## Given exercise
List every line in this data where the string "that" occurs.

==== Information shown

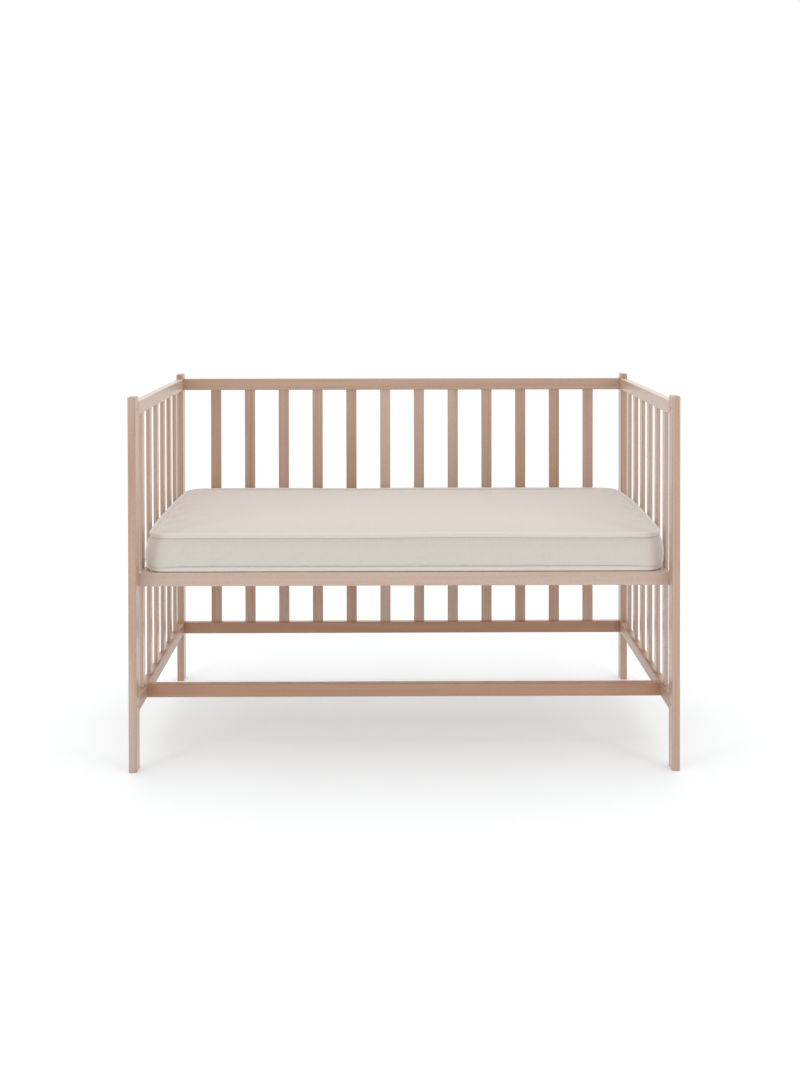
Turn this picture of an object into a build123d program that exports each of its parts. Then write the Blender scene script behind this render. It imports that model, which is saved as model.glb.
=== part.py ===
from build123d import *
import os

# A child's cot in solid beech: two end panels and a back panel of flat upright bars, an open
# front, a low stretcher, a slatted mattress base that bolts to the posts, and a foam mattress.
# X runs along the cot, -Y is the open front, Z is up. The origin is on the floor, in the middle.

# ---- the whole cot ----
length = 1230.0
width = 660.0
height = 838.0

# ---- timber ----
post_thickness = 18.0          # along X
post_depth = 38.0              # along Y
post_round = 3.0
rail_thickness = 18.0
rail_height = 31.0
rail_round = 2.5
bar_width = 28.0
bar_thickness = 9.0
bar_round = 2.4
slat_width = 60.0
slat_thickness = 9.0
slat_round = 1.0

# ---- heights and spacing ----
top_rail_drop = 13.0           # top of the posts to the top of the upper rails
bottom_rail_z = 127.0          # floor to the underside of the lower rails
base_z = 407.0                 # floor to the underside of the mattress base
stretcher_setback = 122.0      # front face of the posts to the front face of the stretcher
back_end_gap = 74.0            # clear gap between a back post and the first bar
back_bar_count = 12
end_bar_count = 6
slat_count = 10

# ---- joinery ----
mortise_depth = 12.0
glue_gap = 0.1                 # around a bar in its mortise, and around a dowel
dowel_radius = 4.0
dowel_length = 28.0
dowel_chamfer = 0.8
dowel_offset = 8.0             # dowel above or below the middle of its rail
dowel_web = 1.0                # timber left between the end of a dowel and the head of a bolt
housing_width = 9.0            # depth of the housings for the slats in the long base rails
slat_end_gap = 0.5             # around the end of a slat in its housing
base_side_gap = 1.0            # side rails of the base to the inner faces of the end panels
base_end_gap = 1.0             # long rails of the base to the outer faces of the end panels

# ---- hardware ----
bolt_radius = 3.0
bolt_fit = 0.25                # around a bolt in timber
bolt_spare = 2.0               # depth of a bolt's hole beyond its end
thread_fit = 0.05              # around a bolt in its nut or insert
head_radius = 6.5
head_height = 3.0
head_fit = 0.4
head_round = 0.8
hex_radius = 2.3               # corner radius of the 4 mm hexagon socket
hex_depth = 2.0
frame_bolt_length = 60.0
base_bolt_length = 42.0
nut_radius = 5.0
nut_length = 14.0
nut_inset = 35.0               # end of a rail to the middle of its barrel nut
nut_slot = 1.2
hardware_fit = 0.1             # around a barrel nut or an insert in timber
insert_radius = 4.5
insert_length = 13.0
side_hole_radius = 3.5         # holes in the front posts for the bolts of the front side
screw_radius = 1.8
screw_head_radius = 3.6
screw_head_height = 2.2
screw_length = 22.0
screw_recess = 0.3
screw_fit = 0.05
cross_slot = 0.9               # width of the cross in a screw's head
cross_reach = 2.4              # length of the cross, in radii of the screw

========

## Written reply
Turn this picture of an object into a build123d program that exports each of its parts. Then write the Blender scene script behind this render. It imports that model, which is saved as model.glb.
# front, a low stretcher, a slatted mattress base that bolts to the posts, and a foam mattress.